By the time of Warren’s conversation with Rubin, she’d already been the focus of an intense, months-long lobbying effort by some of the Democratic Party’s biggest names to get her to join the race. It began in earnest in March after Guy Cecil, the executive director of the Democratic Senatorial Campaign Committee, went to Boston to meet with all of the Massachusetts Democrats contemplating a run against Brown. For Cecil and the DSCC, no 2012 Senate race was more important than Massachusetts—the bluest state currently represented by a Republican. But none of the candidates whom Cecil met seemed capable of beating Brown. So when he returned to Washington, the DSCC commissioned a poll of Massachusetts voters that included Warren’s name, biography, and political positions. When the poll found Warren and Brown in a statistical dead heat, the DSCC had its preferred candidate, and three senators—Patty Murray, Harry Reid, and Chuck Schumer—were tasked with the job of persuading Warren to enter the race.

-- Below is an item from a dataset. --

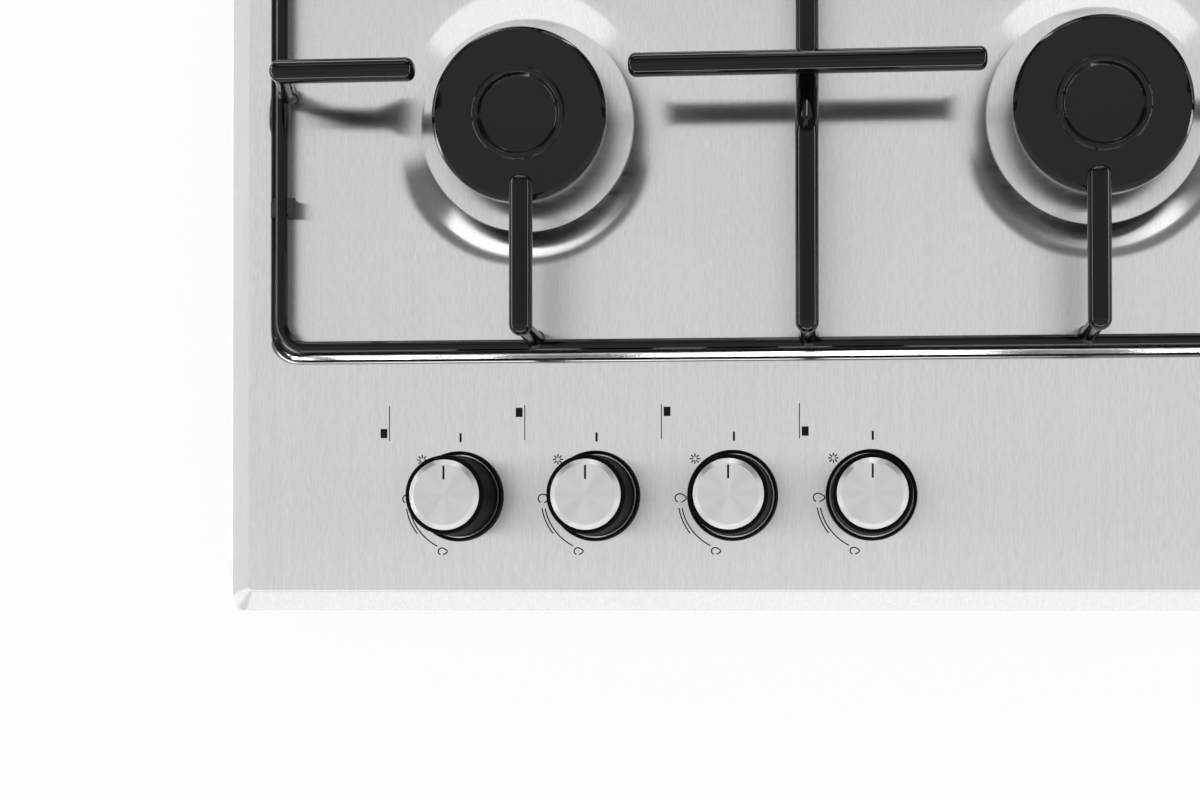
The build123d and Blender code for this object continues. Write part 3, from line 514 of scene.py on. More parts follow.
@dataclass(frozen=True)
class BrushedSteel:
    """Stainless sheet brushed from front to back: streaks along Y, and a reflection wide across them."""

    wells: Sequence["Burner"]
    colour: Colour = (0.80, 0.80, 0.795)
    shades: tuple[float, float] = (0.93, 1.06)
    tone_weights: tuple[float, float, float] = (0.70, 0.20, 0.10)
    tone_range: tuple[float, float] = (0.25, 0.75)
    roughness: float = 0.235
    bend_roughness: float = 0.115
    band_roughness: float = 0.02
    level_range: tuple[float, float] = (0.93, 0.995)
    streaks_per_metre: float = 1700.0
    streak_run: float = 0.11
    streak_depth: float = 0.000008
    bands_per_metre: float = 500.0
    band_run: float = 0.03
    clouds_per_metre: float = 9.0
    stretch_depth: float = 0.0005
    bent_share: float = 0.5

    def material(self) -> bpy.types.Material:
        """Grain and full roughness where the sheet is level, and less in its bends.

        Returns:
            The node material.
        """
        shader = Shader("brushed steel")
        surface = shader.node("ShaderNodeNewGeometry", {}, {}, "Normal")
        level = shader.node("ShaderNodeSeparateXYZ", {}, {0: surface}, "Z").step(*self.level_range)
        streaks = shader.noise(shader.coords((1.0, self.streak_run, 1.0)), self.streaks_per_metre, 3.0, 0.6)
        bands = shader.noise(shader.coords((1.0, self.band_run, 1.0)), self.bands_per_metre)
        clouds = shader.noise(shader.coords(), self.clouds_per_metre)
        of_streaks, of_bands, of_clouds = self.tone_weights
        tone = (of_streaks * streaks + of_bands * bands + of_clouds * clouds).step(*self.tone_range)
        rough = self.bend_roughness + (self.roughness - self.bend_roughness) * level
        rough += self.band_roughness * (bands - 0.5)
        height = streaks * level * self.streak_depth + self._drawn(shader)
        return shader.finish(
            Base_Color=shader.mottled(tone, self.colour, self.shades),
            Metallic=1.0,
            Roughness=rough,
            Anisotropic=1.0,
            Normal=shader.bump(height, 1.0),
        )

    def _drawn(self, shader: Shader) -> Value:
        """The wells' extra depth: nought at the rim, a parabola over the bent share, then a cone.

        Args:
            shader: The steel's shader.

        Returns:
            The height in metres, nought or less.
        """
        total: Number = 0.0
        for well in self.wells:
            run = (well.well - well.well_floor) * MM
            inset = (well.well * MM - shader.radius(well.centre)).held(0.0, run)
            bent = self.bent_share * run
            bend = inset.held(0.0, bent)
            slope = self.stretch_depth / (run * (1 - self.bent_share / 2))
            total = (inset - bend + bend * bend / (2 * bent)) * slope + total
        return -1.0 * total


@dataclass(frozen=True)
class Enamel:
    """Black vitreous enamel: a deep gloss with the slight waviness of a fired coat."""

    name: str = "black enamel"
    colour: Colour = (0.002, 0.002, 0.0021)
    roughness: float = 0.03
    wave: float = 0.000005
    specular: float = 0.5
    tint: float = 0.5
    shades: tuple[float, float] = (1.0, 1.6)
    ripples_per_metre: float = 220.0
    specks_per_metre: float = 1500.0
    speck_range: tuple[float, float] = (0.62, 0.75)
    clouds_per_metre: float = 60.0
    cloud_roughness: float = 0.04

    def material(self) -> bpy.types.Material:
        """A ripple in the gloss, with rare lighter specks.

        Returns:
            The node material.
        """
        shader = Shader(self.name)
        place = shader.coords()
        ripple = shader.noise(place, self.ripples_per_metre)
        specks = shader.noise(place, self.specks_per_metre, 1.0).step(*self.speck_range)
        clouds = shader.noise(place, self.clouds_per_metre)
        return shader.finish(
            Base_Color=shader.mottled(specks, self.colour, self.shades),
            Roughness=self.roughness + self.cloud_roughness * clouds,
            Specular_IOR_Level=self.specular,
            Specular_Tint=(self.tint, self.tint, self.tint, 1.0),
            Normal=shader.bump(ripple, self.wave),
        )


@dataclass(frozen=True)
class Metal:
    """A plain metal with grain of a given size: cast, drawn, machined or plated."""

    name: str
    colour: Colour
    roughness: float
    grain_per_metre: float
    grain_depth: float
    shades: tuple[float, float] = (0.85, 1.15)
    tone_range: tuple[float, float] = (0.3, 0.7)
    clouds_per_metre: float = 45.0
    spread: float = 0.1

    def material(self) -> bpy.types.Material:
        """Fine grain over wide clouds; the spread is how far the clouds move the roughness.

        Returns:
            The node material.
        """
        shader = Shader(self.name)
        grain = shader.noise(shader.coords(), self.grain_per_metre, 3.0, 0.6)
        cloud = shader.noise(shader.coords(), self.clouds_per_metre)
        tone = (0.5 * grain + 0.5 * cloud).step(*self.tone_range)
        return shader.finish(
            Base_Color=shader.mottled(tone, self.colour, self.shades),
            Metallic=1.0,
            Roughness=self.roughness - self.spread / 2 + self.spread * cloud,
            Normal=shader.bump(grain, self.grain_depth),
        )


@dataclass(frozen=True)
class Galvanised:
    """Zinc-coated sheet with its patchwork of crystals."""

    colour: Colour = (0.44, 0.45, 0.46)
    shades: tuple[float, float] = (0.88, 1.0)
    roughness: float = 0.42
    spread: float = 0.12
    crystals_per_metre: float = 240.0
    grain_per_metre: float = 700.0
    grain_depth: float = 0.000004

    def material(self) -> bpy.types.Material:
        """Cells of one grey each, which also sets their roughness.

        Returns:
            The node material.
        """
        shader = Shader("galvanised sheet")
        settings = {"feature": "F1", "distance": "EUCLIDEAN"}
        inputs = {"Vector": shader.coords(), "Scale": self.crystals_per_metre}
        crystal = shader.node("ShaderNodeTexVoronoi", settings, inputs, "Color")
        grey = shader.node("ShaderNodeRGBToBW", {}, {"Color": crystal})
        grain = shader.noise(shader.coords(), self.grain_per_metre)
        return shader.finish(
            Base_Color=shader.mottled(grey, self.colour, self.shades),
            Metallic=1.0,
            Roughness=self.roughness + self.spread * grey,
            Normal=shader.bump(grain, self.grain_depth),
        )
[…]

Murray talked about the importance of having more women in the Senate. Reid made the case about preserving the Democrats’ Senate majority. And Schumer, over dinner at a Washington restaurant, appealed to Warren’s more basic instincts, casting the race as an opportunity for her to exact revenge on the Republican senators who’d prevented her from helming her beloved CFPB. It didn’t seem to matter that some of Warren’s suitors had previously clashed with her and would presumably clash with her again—Reid, for instance, voted for the 2005 bankruptcy bill, while Schumer’s close ties to Wall Street led one close Warren adviser to dub him “the senator from Bankistan.” “Their only test is, ‘Can she help us hold on to the majority? And once she gets here, she may be a pain in the ass, but we’ll figure it out,’ ” says one senior Democratic aide. “Their diametrically opposed worldviews will stay below the surface until 2013.”

Meanwhile, the White House was also lobbying Warren to run. It didn’t want her final act to be getting passed over for the CFPB job—if only because it didn’t want her legions of liberal admirers to be any more angry at Obama than they already were. Having Warren run for the Senate was a much more uplifting next chapter, and several of Obama’s advisers, including David Axelrod and Pete Rouse, encouraged her to take the plunge. Indeed, Axelrod eventually played a key role in connecting Warren with Rubin, with whom he’d worked on Patrick’s 2006 gubernatorial campaign.